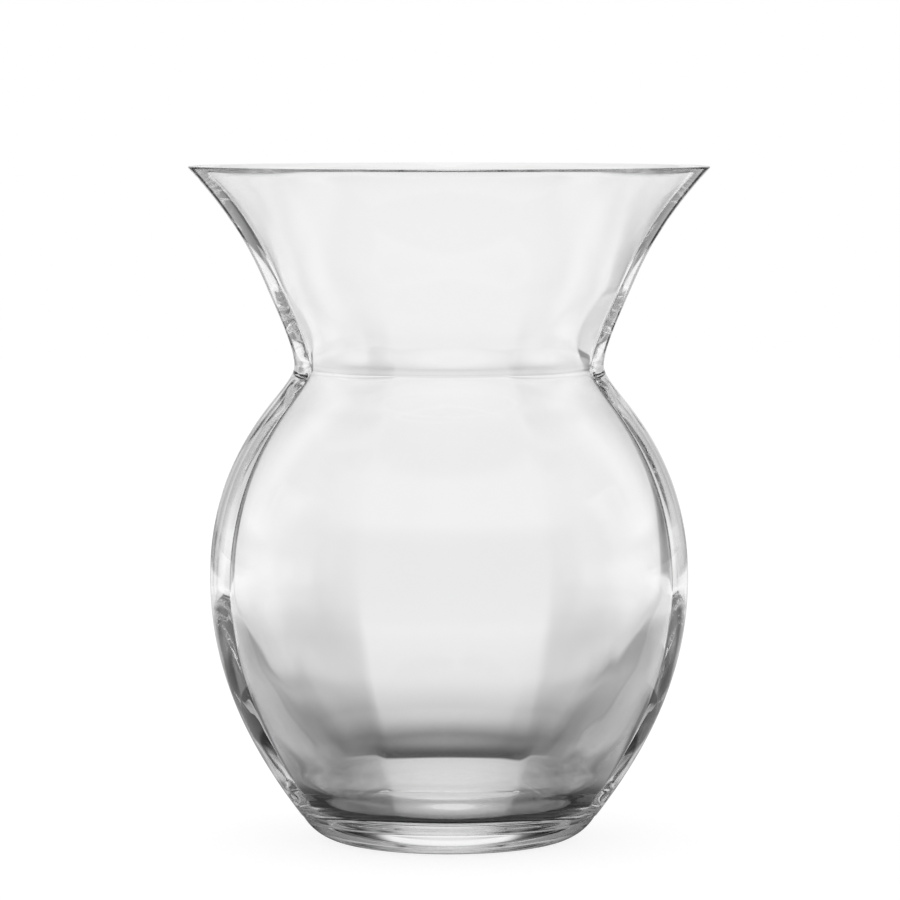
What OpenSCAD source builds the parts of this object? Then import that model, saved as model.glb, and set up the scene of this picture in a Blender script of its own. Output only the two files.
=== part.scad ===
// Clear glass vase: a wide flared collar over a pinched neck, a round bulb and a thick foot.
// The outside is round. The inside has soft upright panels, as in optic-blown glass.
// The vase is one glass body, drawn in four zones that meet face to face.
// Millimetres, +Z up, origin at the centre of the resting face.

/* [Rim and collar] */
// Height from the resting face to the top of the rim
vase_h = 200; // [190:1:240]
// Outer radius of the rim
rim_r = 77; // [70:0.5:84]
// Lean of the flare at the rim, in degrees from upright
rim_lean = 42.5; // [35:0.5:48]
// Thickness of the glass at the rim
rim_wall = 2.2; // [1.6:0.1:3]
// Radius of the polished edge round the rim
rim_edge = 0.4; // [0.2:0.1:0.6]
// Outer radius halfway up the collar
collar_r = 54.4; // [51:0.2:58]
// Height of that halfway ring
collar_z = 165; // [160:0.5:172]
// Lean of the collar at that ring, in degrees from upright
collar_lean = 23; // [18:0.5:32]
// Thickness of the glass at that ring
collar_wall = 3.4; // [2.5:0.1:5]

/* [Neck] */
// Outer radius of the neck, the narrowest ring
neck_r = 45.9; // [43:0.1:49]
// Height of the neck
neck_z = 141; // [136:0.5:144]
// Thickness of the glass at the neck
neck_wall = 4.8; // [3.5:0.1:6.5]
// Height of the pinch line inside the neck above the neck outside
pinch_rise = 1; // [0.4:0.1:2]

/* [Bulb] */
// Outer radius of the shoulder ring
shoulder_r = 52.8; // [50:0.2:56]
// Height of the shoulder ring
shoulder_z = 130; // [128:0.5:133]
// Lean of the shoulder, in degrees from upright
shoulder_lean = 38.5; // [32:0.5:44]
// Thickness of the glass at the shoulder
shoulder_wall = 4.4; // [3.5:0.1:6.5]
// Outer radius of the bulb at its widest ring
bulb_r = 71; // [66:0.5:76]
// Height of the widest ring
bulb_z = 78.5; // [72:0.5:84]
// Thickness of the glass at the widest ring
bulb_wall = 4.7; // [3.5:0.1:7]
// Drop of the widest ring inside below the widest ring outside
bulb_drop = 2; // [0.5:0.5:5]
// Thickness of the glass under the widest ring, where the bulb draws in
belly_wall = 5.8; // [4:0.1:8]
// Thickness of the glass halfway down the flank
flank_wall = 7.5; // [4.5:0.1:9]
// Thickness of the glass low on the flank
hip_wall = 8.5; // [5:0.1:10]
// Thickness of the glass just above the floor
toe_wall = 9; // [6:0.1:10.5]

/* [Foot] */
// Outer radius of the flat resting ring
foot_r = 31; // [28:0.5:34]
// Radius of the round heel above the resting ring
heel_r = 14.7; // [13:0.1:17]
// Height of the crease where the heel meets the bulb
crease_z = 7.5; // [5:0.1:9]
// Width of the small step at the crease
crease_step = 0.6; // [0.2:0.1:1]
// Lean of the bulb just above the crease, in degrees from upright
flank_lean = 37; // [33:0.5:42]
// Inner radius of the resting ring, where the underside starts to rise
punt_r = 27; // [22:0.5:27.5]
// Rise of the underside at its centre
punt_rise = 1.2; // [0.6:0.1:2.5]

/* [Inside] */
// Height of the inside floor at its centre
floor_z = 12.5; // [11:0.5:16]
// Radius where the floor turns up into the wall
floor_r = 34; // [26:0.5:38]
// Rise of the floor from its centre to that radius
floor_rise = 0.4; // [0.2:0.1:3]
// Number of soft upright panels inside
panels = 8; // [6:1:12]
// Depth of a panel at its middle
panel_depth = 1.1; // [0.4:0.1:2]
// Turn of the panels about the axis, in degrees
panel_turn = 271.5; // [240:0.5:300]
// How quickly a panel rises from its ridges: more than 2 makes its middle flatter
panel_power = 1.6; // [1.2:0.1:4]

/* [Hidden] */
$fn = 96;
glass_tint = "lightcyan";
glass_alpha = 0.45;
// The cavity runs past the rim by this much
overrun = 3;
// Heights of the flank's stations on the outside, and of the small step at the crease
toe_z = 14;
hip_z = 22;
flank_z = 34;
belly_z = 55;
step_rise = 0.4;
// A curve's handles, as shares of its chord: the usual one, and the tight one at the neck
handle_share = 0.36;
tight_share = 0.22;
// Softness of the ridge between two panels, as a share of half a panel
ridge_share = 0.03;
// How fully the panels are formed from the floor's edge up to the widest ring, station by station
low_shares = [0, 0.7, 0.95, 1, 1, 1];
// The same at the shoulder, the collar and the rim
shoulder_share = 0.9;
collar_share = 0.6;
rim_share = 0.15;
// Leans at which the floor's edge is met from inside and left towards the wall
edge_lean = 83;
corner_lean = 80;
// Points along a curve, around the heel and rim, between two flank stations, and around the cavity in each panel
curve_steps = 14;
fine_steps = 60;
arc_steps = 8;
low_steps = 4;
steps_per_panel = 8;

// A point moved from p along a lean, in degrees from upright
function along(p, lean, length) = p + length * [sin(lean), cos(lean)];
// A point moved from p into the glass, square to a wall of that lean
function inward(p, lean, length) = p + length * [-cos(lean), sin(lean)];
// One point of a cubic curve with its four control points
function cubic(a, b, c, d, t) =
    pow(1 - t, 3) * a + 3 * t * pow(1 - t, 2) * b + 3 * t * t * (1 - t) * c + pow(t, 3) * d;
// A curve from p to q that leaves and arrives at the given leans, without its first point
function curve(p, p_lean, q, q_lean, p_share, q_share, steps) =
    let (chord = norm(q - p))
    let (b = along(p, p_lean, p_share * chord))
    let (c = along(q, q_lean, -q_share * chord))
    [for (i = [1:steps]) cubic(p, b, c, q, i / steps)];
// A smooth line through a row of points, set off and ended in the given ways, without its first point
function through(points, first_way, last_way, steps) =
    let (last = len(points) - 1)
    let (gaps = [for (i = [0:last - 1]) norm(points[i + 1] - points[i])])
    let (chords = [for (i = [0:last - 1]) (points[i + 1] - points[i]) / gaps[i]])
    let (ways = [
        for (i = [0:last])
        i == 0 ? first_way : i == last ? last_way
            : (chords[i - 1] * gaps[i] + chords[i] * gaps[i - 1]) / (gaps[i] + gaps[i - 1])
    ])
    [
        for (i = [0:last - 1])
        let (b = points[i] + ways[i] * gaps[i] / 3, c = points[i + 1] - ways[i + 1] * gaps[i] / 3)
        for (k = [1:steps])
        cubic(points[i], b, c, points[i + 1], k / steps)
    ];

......

Write the whole listing out again. Keep every line exactly as it is.

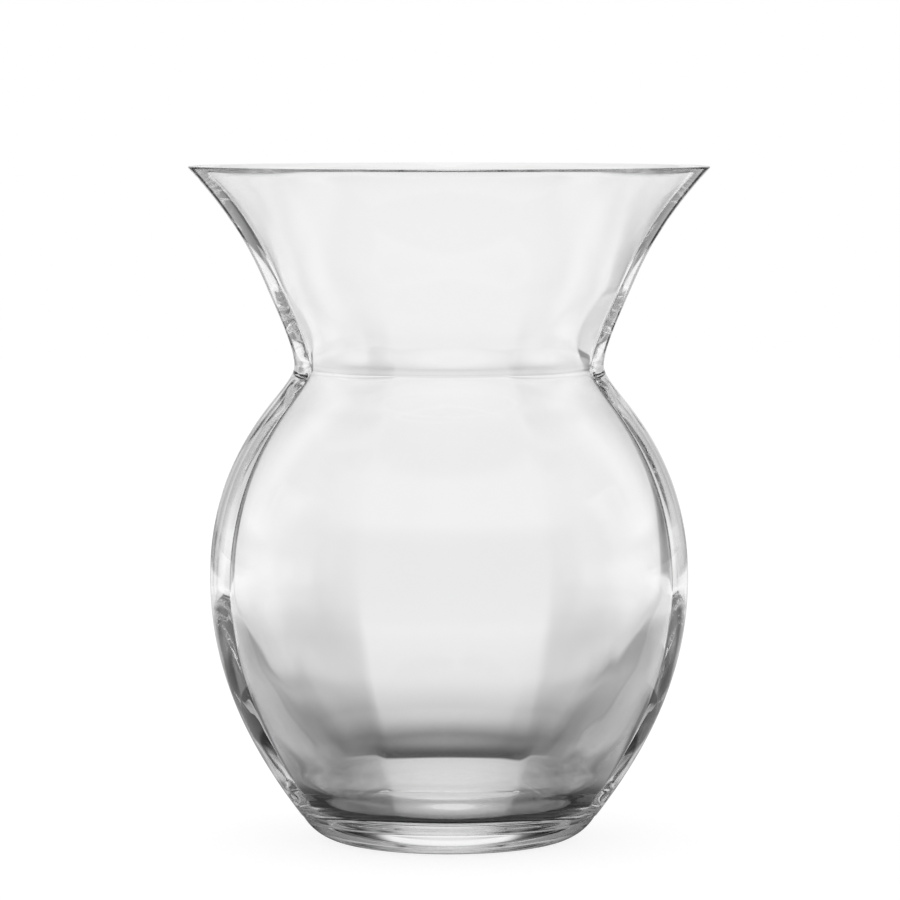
What OpenSCAD source builds the parts of this object? Then import that model, saved as model.glb, and set up the scene of this picture in a Blender script of its own. Output only the two files.
=== part.scad ===
// Clear glass vase: a wide flared collar over a pinched neck, a round bulb and a thick foot.
// The outside is round. The inside has soft upright panels, as in optic-blown glass.
// The vase is one glass body, drawn in four zones that meet face to face.
// Millimetres, +Z up, origin at the centre of the resting face.

/* [Rim and collar] */
// Height from the resting face to the top of the rim
vase_h = 200; // [190:1:240]
// Outer radius of the rim
rim_r = 77; // [70:0.5:84]
// Lean of the flare at the rim, in degrees from upright
rim_lean = 42.5; // [35:0.5:48]
// Thickness of the glass at the rim
rim_wall = 2.2; // [1.6:0.1:3]
// Radius of the polished edge round the rim
rim_edge = 0.4; // [0.2:0.1:0.6]
// Outer radius halfway up the collar
collar_r = 54.4; // [51:0.2:58]
// Height of that halfway ring
collar_z = 165; // [160:0.5:172]
// Lean of the collar at that ring, in degrees from upright
collar_lean = 23; // [18:0.5:32]
// Thickness of the glass at that ring
collar_wall = 3.4; // [2.5:0.1:5]

/* [Neck] */
// Outer radius of the neck, the narrowest ring
neck_r = 45.9; // [43:0.1:49]
// Height of the neck
neck_z = 141; // [136:0.5:144]
// Thickness of the glass at the neck
neck_wall = 4.8; // [3.5:0.1:6.5]
// Height of the pinch line inside the neck above the neck outside
pinch_rise = 1; // [0.4:0.1:2]

/* [Bulb] */
// Outer radius of the shoulder ring
shoulder_r = 52.8; // [50:0.2:56]
// Height of the shoulder ring
shoulder_z = 130; // [128:0.5:133]
// Lean of the shoulder, in degrees from upright
shoulder_lean = 38.5; // [32:0.5:44]
// Thickness of the glass at the shoulder
shoulder_wall = 4.4; // [3.5:0.1:6.5]
// Outer radius of the bulb at its widest ring
bulb_r = 71; // [66:0.5:76]
// Height of the widest ring
bulb_z = 78.5; // [72:0.5:84]
// Thickness of the glass at the widest ring
bulb_wall = 4.7; // [3.5:0.1:7]
// Drop of the widest ring inside below the widest ring outside
bulb_drop = 2; // [0.5:0.5:5]
// Thickness of the glass under the widest ring, where the bulb draws in
belly_wall = 5.8; // [4:0.1:8]
// Thickness of the glass halfway down the flank
flank_wall = 7.5; // [4.5:0.1:9]
// Thickness of the glass low on the flank
hip_wall = 8.5; // [5:0.1:10]
// Thickness of the glass just above the floor
toe_wall = 9; // [6:0.1:10.5]

/* [Foot] */
// Outer radius of the flat resting ring
foot_r = 31; // [28:0.5:34]
// Radius of the round heel above the resting ring
heel_r = 14.7; // [13:0.1:17]
// Height of the crease where the heel meets the bulb
crease_z = 7.5; // [5:0.1:9]
// Width of the small step at the crease
crease_step = 0.6; // [0.2:0.1:1]
// Lean of the bulb just above the crease, in degrees from upright
flank_lean = 37; // [33:0.5:42]
// Inner radius of the resting ring, where the underside starts to rise
punt_r = 27; // [22:0.5:27.5]
// Rise of the underside at its centre
punt_rise = 1.2; // [0.6:0.1:2.5]

/* [Inside] */
// Height of the inside floor at its centre
floor_z = 12.5; // [11:0.5:16]
// Radius where the floor turns up into the wall
floor_r = 34; // [26:0.5:38]
// Rise of the floor from its centre to that radius
floor_rise = 0.4; // [0.2:0.1:3]
// Number of soft upright panels inside
panels = 8; // [6:1:12]
// Depth of a panel at its middle
panel_depth = 1.1; // [0.4:0.1:2]
// Turn of the panels about the axis, in degrees
panel_turn = 271.5; // [240:0.5:300]
// How quickly a panel rises from its ridges: more than 2 makes its middle flatter
panel_power = 1.6; // [1.2:0.1:4]

/* [Hidden] */
$fn = 96;
glass_tint = "lightcyan";
glass_alpha = 0.45;
// The cavity runs past the rim by this much
overrun = 3;
// Heights of the flank's stations on the outside, and of the small step at the crease
toe_z = 14;
hip_z = 22;
flank_z = 34;
belly_z = 55;
step_rise = 0.4;
// A curve's handles, as shares of its chord: the usual one, and the tight one at the neck
handle_share = 0.36;
tight_share = 0.22;
// Softness of the ridge between two panels, as a share of half a panel
ridge_share = 0.03;
// How fully the panels are formed from the floor's edge up to the widest ring, station by station
low_shares = [0, 0.7, 0.95, 1, 1, 1];
// The same at the shoulder, the collar and the rim
shoulder_share = 0.9;
collar_share = 0.6;
rim_share = 0.15;
// Leans at which the floor's edge is met from inside and left towards the wall
edge_lean = 83;
corner_lean = 80;
// Points along a curve, around the heel and rim, between two flank stations, and around the cavity in each panel
curve_steps = 14;
fine_steps = 60;
arc_steps = 8;
low_steps = 4;
steps_per_panel = 8;

// A point moved from p along a lean, in degrees from upright
function along(p, lean, length) = p + length * [sin(lean), cos(lean)];
// A point moved from p into the glass, square to a wall of that lean
function inward(p, lean, length) = p + length * [-cos(lean), sin(lean)];
// One point of a cubic curve with its four control points
function cubic(a, b, c, d, t) =
    pow(1 - t, 3) * a + 3 * t * pow(1 - t, 2) * b + 3 * t * t * (1 - t) * c + pow(t, 3) * d;
// A curve from p to q that leaves and arrives at the given leans, without its first point
function curve(p, p_lean, q, q_lean, p_share, q_share, steps) =
    let (chord = norm(q - p))
    let (b = along(p, p_lean, p_share * chord))
    let (c = along(q, q_lean, -q_share * chord))
    [for (i = [1:steps]) cubic(p, b, c, q, i / steps)];
// A smooth line through a row of points, set off and ended in the given ways, without its first point
function through(points, first_way, last_way, steps) =
    let (last = len(points) - 1)
    let (gaps = [for (i = [0:last - 1]) norm(points[i + 1] - points[i])])
    let (chords = [for (i = [0:last - 1]) (points[i + 1] - points[i]) / gaps[i]])
    let (ways = [
        for (i = [0:last])
        i == 0 ? first_way : i == last ? last_way
            : (chords[i - 1] * gaps[i] + chords[i] * gaps[i - 1]) / (gaps[i] + gaps[i - 1])
    ])
    [
        for (i = [0:last - 1])
        let (b = points[i] + ways[i] * gaps[i] / 3, c = points[i + 1] - ways[i + 1] * gaps[i] / 3)
        for (k = [1:steps])
        cubic(points[i], b, c, points[i + 1], k / steps)
    ];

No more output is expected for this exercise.